Despite the independence of central banks, there’s no getting politics out of monetary policy.
In Australia, the best inflation report in more than two years for the December quarter is now widely tipped to prompt the Reserve Bank’s final board meeting in mid-February to cut interest rates. But it is fundamentally caught up in the politics of the coming election. A failure to cut rates will be interpreted, rightly or wrongly, as a political act, one against the interests of the Labor government. That will have potentially grave implications for the central bank’s independence.
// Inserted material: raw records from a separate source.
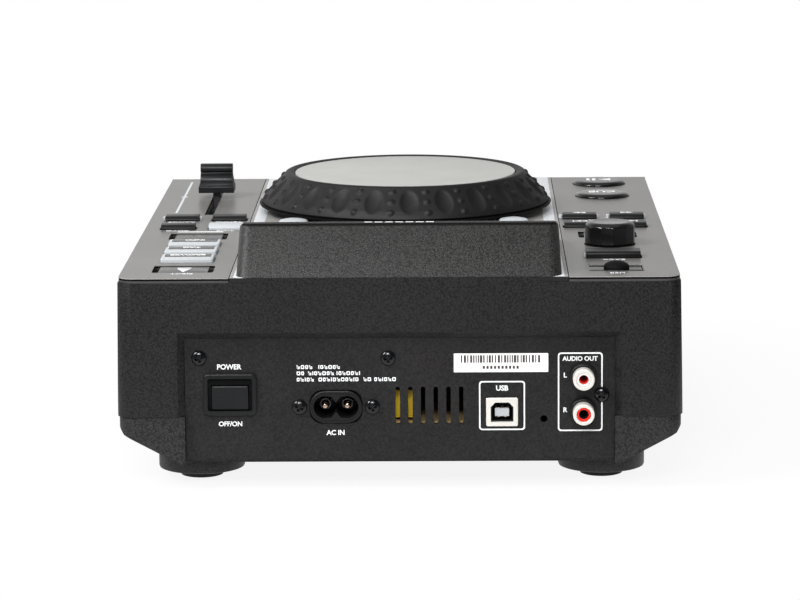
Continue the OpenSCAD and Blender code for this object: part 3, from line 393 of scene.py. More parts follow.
def make_board(name, colour, top):
    """Circuit board: solder mask over its copper, and dark parts standing on it."""
    made = Finish(name, 0.35)
    cells = add(made.tree, "TexVoronoi", {"Vector": made.place, "Scale": 240.0}, distance="MANHATTAN")
    copper = ranged(made.tree, cells.outputs["Distance"], 0.32, 0.36, 0.0, 1.0)
    mask = made.blend(copper, shade(colour, 0.75), shade(colour, 1.3))
    made.colour(made.above(top + 0.1), mask, (0.03, 0.032, 0.038))
    made.dull(made.effect("handling", 50)["Mask"], 0.3, 0.45)
    made.bump(copper, 0.4, 0.03)
    return made.material


def make_winding():
    """Yellow tape round the winding, between the dark halves of the core."""
    made = Finish("winding_tape", 0.4, specular=0.2)
    flecks = made.effect("flecks", 1000)["Mask"]
    core, low = (0.03, 0.03, 0.032), LOW["transformer"].z
    tape = made.blend(flecks, (0.92, 0.58, 0.015), (1.0, 0.68, 0.03))
    made.colour(made.above(low + 12), made.blend(made.above(low + 1.2), core, tape), core)
    made.dull(flecks, 0.3, 0.42)
    return made.material


SHELL = moulded("black_shell", (0.0095, 0.0092, 0.0098), 0.46, cell_mm=0.8, depth=0.08, specular=0.4)
LOWER = moulded("black_base", (0.0165, 0.0165, 0.0175), 0.46, cell_mm=0.8, depth=0.08, specular=0.45)
# The hood's top millimetre is a painted shade, darker and without shine
HOOD = moulded("hood_grain", (0.0175, 0.0171, 0.0166), 0.42, cell_mm=0.6, depth=0.12,
               slant=-45, top=HIGH["display_hood"].z - 1.0, specular=0.5)
# The deck plates' cut edges carry a painted highlight, a painted shadow line and a painted rim highlight; the
# insert's don't
DECK_PAINT = make_deck_paint("deck_paint", (0.135, 0.131, 0.125), 0.33, True)
INSERT_PAINT = make_deck_paint("insert_paint", (0.31, 0.303, 0.293), 0.55, False)
PANEL = satin("panel_paint", (0.0105, 0.0094, 0.0098), 0.42, fleck_mm=0.8,
              spread=0.8, depth=0.035, specular=0.35)
RUBBER = make_grip_rubber()
FOOT = satin("foot_rubber", (0.012, 0.012, 0.012), 0.75, fleck_mm=0.7, depth=0.04)
JOG_BAND = satin("jog_band", (0.004, 0.004, 0.0042), 0.5, specular=0.12)
JOG_PLATE = make_jog_plate_paint()
GLOSS = satin("gloss_black", (0.006, 0.006, 0.0065), 0.16, spread=0.2, depth=0.002)
KEY = satin("key_black", (0.004, 0.004, 0.0044), 0.34, depth=0.004, specular=0.32)
LABEL = satin("label_black", (0.022, 0.021, 0.020), 0.2, depth=0.004)
KNOB = satin("knob_black", (0.005, 0.0055, 0.0065), 0.3, depth=0.004, specular=0.4)
DEEP = satin("deep_black", (0.004, 0.004, 0.0045), 0.6, depth=0.006, specular=0.12)
WHITE_KEY = satin("white_key", (0.46, 0.485, 0.505), 0.32, spread=0.04, depth=0.003)
STRIPE = satin("white_stripe", (0.62, 0.64, 0.66), 0.38, spread=0.06, depth=0.004)
PRINT = satin("white_print", (0.80, 0.81, 0.82), 0.5, spread=0.05, depth=0.004)
STICKER = satin("sticker_paper", (0.82, 0.80, 0.80), 0.45, spread=0.03, depth=0.004)
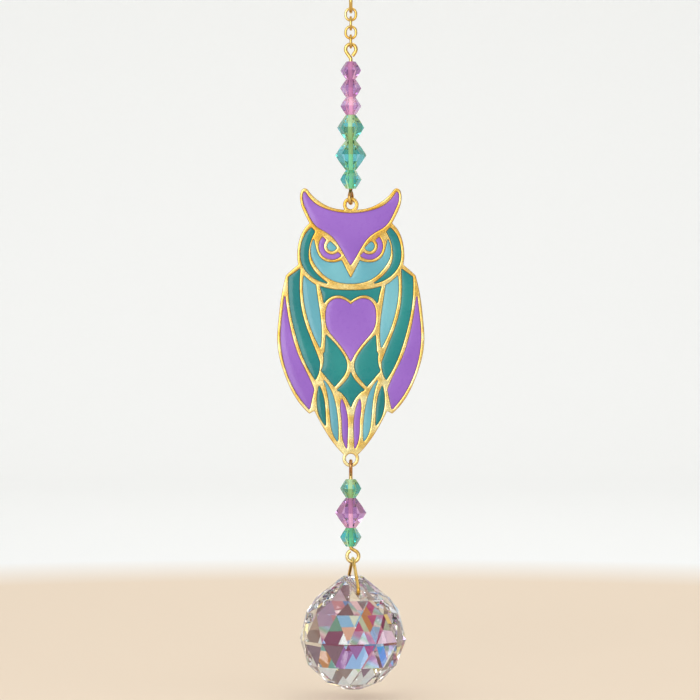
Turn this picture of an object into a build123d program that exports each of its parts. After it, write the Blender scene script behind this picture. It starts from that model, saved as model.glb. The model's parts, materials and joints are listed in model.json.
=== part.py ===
"""Hanging owl suncatcher: a ring and chain, a beaded wire, an enamelled openwork owl, a beaded wire and a crystal ball.

Millimetres. +Z is up, the owl faces -Y, and the origin is the centre of the hanging ring.
Everything hangs in line on the Z axis, each piece linked through the one above it.
"""

from build123d import *
import math
import os

# ---------------------------------------------------------------- driving dimensions
CONTACT_GAP = 0.02  # left between pieces that rest on each other
STACK_GAP = 0.02  # left between neighbouring beads

RING_OUTER_DIAMETER = 5.0
RING_WIRE = 0.7

LINK_LENGTH = 2.8  # outside, along the chain
LINK_WIDTH = 2.5
LINK_WIRE = 0.52
LINK_COUNT = 4

EYE_WIRE = 0.7  # diameter of the wire that carries the beads
EYE_BEND = 0.6  # centreline radius of the kink where the wire leaves the beads
EYE_TIP_GAP = 0.55  # distance the wire's tip keeps from the point where the two legs would meet

AMETHYST_SMALL = (4.0, 3.4)  # girdle diameter, height
TEAL_SMALL = (4.1, 3.6)
BEAD_MEDIUM = (5.2, 4.85)
BEAD_LARGE = (6.0, 5.7)
BEAD_TIP_SHARE = 0.46  # tip width, as a share of the girdle diameter
BEAD_TIP_MAX = 2.0
BEAD_CORNER_PROUD = 1.06  # how far the large facets' corners would stand beyond the girdle radius
BEAD_HOLE = 0.88

PLATE_THICKNESS = 0.8
ENAMEL_THICKNESS = 0.76
TOP_EYELET_RADIUS = 1.5
TOP_HOLE_RADIUS = 0.82
TAIL_EYELET_RADIUS = 1.6
TAIL_HOLE_RADIUS = 0.95
TAIL_HOLE_DROP = 48.8  # from the top hole's centre to the tail hole's centre
CELL_CORNER = 0.1  # radius in the corners of the enamel cells
PLATE_CORNER = 0.2  # radius on the plate's outer corners

BALL_RADIUS = 10.25
BALL_SIDES = 12
BALL_NECK_RADIUS = 1.9
BALL_NECK_HEIGHT = 11.6  # above the ball's centre
BALL_HOLE = 0.85
BALL_HOLE_HEIGHT = 8.6  # above the ball's centre

BEAD_TURN = 9.0  # degrees that neighbouring beads are turned from each other

BAIL_WIRE = 0.65
BAIL_HALF_WIDTH = 7.2  # centreline, out to the corners before they are rounded
BAIL_PIN_LENGTH = 3.9  # how far each end reaches inward from its corner
BAIL_CORNER = 0.7
BAIL_HEIGHT = 6.35  # centreline, from the pins up to the crown
BAIL_TURN = 10.0  # degrees the bail and ball hang turned about Z
BALL_OFFSET = 0.4  # the lower wire's bottom eye, and so the ball, hangs this far to the side of the wire


# ---------------------------------------------------------------- wire work
def ring(outer_diameter, wire):
    """Closed round ring in the YZ plane, centred on the origin."""
    return Rot(0, 90, 0) * Torus((outer_diameter - wire) / 2, wire / 2)


def chain_link(turn):
    """Closed link whose two ends are half rings, centred on the origin and turned about Z; at 0 it faces the front."""
    bend = (LINK_WIDTH - LINK_WIRE) / 2
    straight = LINK_LENGTH - LINK_WIDTH
    link = None
    for up in (1, -1):
        half = Rot(90, 0, 0) * Torus(bend, LINK_WIRE / 2)
        keep = Pos(0, 0, up * LINK_LENGTH) * Box(*[2 * LINK_LENGTH] * 3)
        end = Pos(0, 0, up * straight / 2) * (half & keep)
        side = Pos(up * bend, 0, 0) * Cylinder(LINK_WIRE / 2, straight)
        link = end + side if link is None else link + end + side
    return Rot(0, 0, turn) * link


class Eye:
    """Teardrop eye turned at the end of a straight wire: a kink, a leg, most of a circle and a short closing leg."""

    def __init__(self, radius, leg_angle, neck, lean=0.0):
        self.radius, self.angle, self.neck = radius, leg_angle, neck
        a = math.radians(leg_angle)
        aside = EYE_BEND * (1 - math.cos(a)) - lean  # lean sets the circle's centre off the stem's line
        self.leg = (radius * math.cos(a) - aside) / math.sin(a)
        self.closing = radius / math.tan(a) - EYE_TIP_GAP
        self.centre = neck + EYE_BEND * math.sin(a) + self.leg * math.cos(a) + radius * math.sin(a)
        self.crown = self.centre + radius  # centreline height of the crown above the wire's end

    def half_wire(self, stem):
        """The eye on a stem that runs from the origin up Z, with the eye facing the front."""
        start = stem + self.neck
        with BuildLine(Plane.XZ) as path:
            Line((0, 0), (0, start))
            JernArc((0, start), (0, 1), EYE_BEND, self.angle)
            PolarLine(path.line @ 1, self.leg, direction=path.line % 1)
            JernArc(path.line @ 1, path.line % 1, self.radius, -(180 + 2 * self.angle))
            PolarLine(path.line @ 1, self.closing, direction=path.line % 1)
        return sweep(Plane.XY * Circle(EYE_WIRE / 2), path=path.line)


def eye_wire(top_eye, bottom_eye, stem, bottom_turn):
    """Wire with an eye at each end. The origin is halfway along the straight stem."""
    top = top_eye.half_wire(stem / 2)
    bottom = Rot(0, 0, bottom_turn) * Rot(180, 0, 0) * bottom_eye.half_wire(stem / 2)
    return top + bottom


def bail(height):
    """Wire triangle with its crown at the origin and its two pins, height lower down, pointing at each other."""
    crown_radius = EYE_WIRE / 2 + BAIL_WIRE / 2 + CONTACT_GAP
    apex = height
    for _ in range(20):  # the sharp apex that puts the rounded crown at the asked height
        apex = height - crown_radius + crown_radius / math.sin(math.atan2(BAIL_HALF_WIDTH, apex))
    inner = BAIL_HALF_WIDTH - BAIL_PIN_LENGTH
    low = -height
    corners = [
        (-inner, low),
        (-BAIL_HALF_WIDTH, low),
        (0, low + apex),
        (BAIL_HALF_WIDTH, low),
        (inner, low),
    ]
    with BuildLine(Plane.YZ) as path:
        Polyline(*corners)
        by_height = path.vertices().sort_by(Axis.Z)
        fillet(by_height[-1], crown_radius)
        fillet([v for v in path.vertices() if abs(abs(v.Y) - BAIL_HALF_WIDTH) < 0.01], BAIL_CORNER)
    section = Plane(path.line @ 0, z_dir=path.line % 0) * Circle(BAIL_WIRE / 2)
    return Rot(0, 0, BAIL_TURN) * sweep(section, path=path.line)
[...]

If we don’t want to go down the US route — where a populist leader comes to power decrying central bank independence and demanding political control in order to push down interest rates — the RBA must avoid any suggestion it is either partisan or so narrowly ideologically fixated that it refuses to accept clear evidence that inflation is now normalising.
Underlying inflation fell to an annual 3.2% in the December quarter from 3.6% in the previous quarter, and the headline rate dropped to 2.4% from 2.8%. The headline rate is now well within the RBA’s target range for inflation of 2-3% “over time”, and well below headline inflation in the US –2.9% — where the Federal Reserve has been cutting rates for months.
The measure of core inflation, the trimmed mean, increased by just 0.5% in the December quarter, the smallest rise since mid-2021. The RBA is now all out of excuses not to start reducing its economically damaging and ill-considered attack on households. But then, it was out of excuses in December and still stolidly refused to consider a cut.
The intersection of politics and monetary policy has also been on show in America, where the Federal Reserve brought its current program of rate cuts — once expected to extend well into 2025 — to a halt in the face of the chaos of the mad king’s court. Despite Trump’s ranting for interest rate cuts (not just in the US, but globally), a rate cut overnight while US inflation remains above the Federal Reserve’s target might have panicked markets as evidence the US economy was in trouble under an erratic new administration. Instead, markets were flat as investors worked out that interest rates might be on hold for a while — and that neither cuts nor rises were off the table for 2025.
Trump’s much-hyped but yet-to-be-delivered tariffs — even under a program of slow escalation, as proposed by new Treasury Secretary Scott Bessent — will be inflationary. His administration, however, also risks slamming the US economy into a wall with ham-fisted measures like the anti-woke freeze in government payments revealed on Tuesday, which blew up in Trump’s face and forced the administration into a backdown. Turns out the war on woke will have to be put on hold to make sure it doesn’t harm state governments and 90 million users of Medicaid.
Along with the impact of the DeepSeek revelation and its potential negative impact on AI and energy investment, it all amounts to a period of significant uncertainty for the US economy, requiring a “steady as she goes” approach from the Fed, regardless of how much Trump demands the waves roll back.
Significantly, the Fed’s post-meeting statement dropped a reference from its December statement that inflation “has made progress toward” the 2% inflation goal — which immediately saw some economists trim their rate cut forecasts for the year. “The unemployment rate has stabilised at a low level in recent months, and labour market conditions remain solid,” the new paragraphs read. “Inflation remains somewhat elevated” and the economy “has continued to expand at a solid pace”.
Chair Jerome Powell also made the key point in his media briefing that the solid labour market has not been a significant source of inflationary pressure. We’re not the only country where a wage-price spiral — beloved by right-wing economists — hasn’t appeared.
It should be remembered that the Fed beginning to cut interest rates before the November election didn’t do anything to help the Democrats, and a rate cut here may not do much to help Labor — although interest rates have much less impact on US homeowners than in Australia, where variable mortgage rates are the norm. But a failure to cut will do enormous damage to the Reserve Bank.